Yuan Gao came a long way to study at the ESTEEM program at Notre Dame.
Originally from Fuxin city in northeast China, known for its abundance of mineral resources, notably coal and agate, Gao received his undergraduate degree in engineering from the prestigious Tsinghua University in Beijing.
After university, Gao found a position with Accenture, the international business intelligence firm. In his four years with Accenture, he worked with clients on consulting jobs and managed Accenture’s Enterprise Resource Planning information system. Gao says the opportunity with Accenture allowed him to travel China and southeast Asia extensively, and experience high-stakes work for important clients.
While Gao loved the work at Accenture, it piqued an interest in him: to learn more about business. Gao wanted to be able to see the big picture of a business, and understand the mechanisms that really make it tick, from the ground up.
In short: he wanted to learn the skills of a successful entrepreneur.
Gao came across ESTEEM after a simple internet search. After the application and acceptance, Gao made his way to Indiana to begin a daunting task: a new level of education in a new country. He has loved the experience so far.
“It is a great experience to live in such a different country,” Gao says. “Different language, different food, and different culture.” The transition wasn’t without problems however — he says that he was surprised by how inconvenient it is to try to live in the States without a car.
However, Gao says that the ESTEEM program, particularly his professors and classmates, help smooth the momentary difficulties.
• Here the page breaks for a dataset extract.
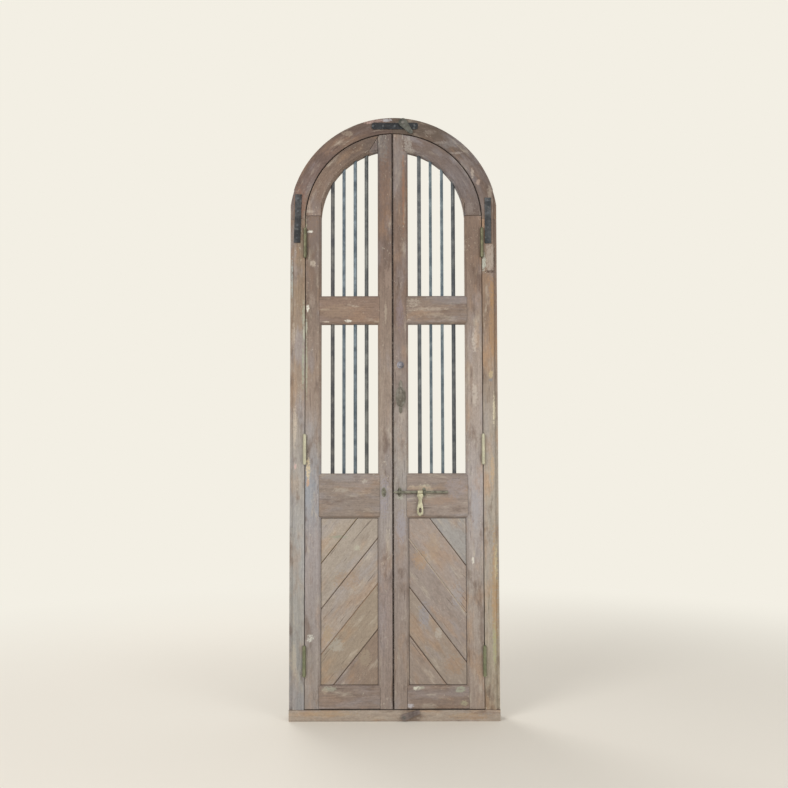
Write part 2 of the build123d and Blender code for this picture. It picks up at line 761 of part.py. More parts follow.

“My favorite part of being in the ESTEEM program is the opportunity to work with my advisors on my thesis project,” says Gao. The work he’s doing with Prof. Nitesh Chawla (Department of Computer Science and Engineering) and Prof. Kasturi Haldar (Department of Biological Sciences) has been the highlight of his experience.
For his thesis project, Gao has the opportunity to work on evaluating the commercialization of the Rare Health Exchange (RHE), a collaborative effort of undergraduate students at the University of Notre Dame, which empowers the rare disease patient community through personalized healthcare record management services and the aggregation of medical information in a secure database. RHE creates secure electronic copies and clinical summaries of patients’ medical records, establishes the natural histories and clinical outcomes for rare diseases, and helps connect patients with each other.
This work with real, living people excites Gao. When asked what he would tell a prospective student to get them interested in ESTEEM, he cited the hands-on approach of the ESTEEM program. “Trips to startups and the interesting dialogues with entrepreneurs” are just a few of the real-world experiences that stand out.
Like all ESTEEM students, Gao’s work in real-world business situations can only pay dividends. And for this particular student, who has travelled so far, immersed himself in a culture entirely foreign to him and prospered at ESTEEM in spite of any obstacles, the unique experience gained has been well worth it.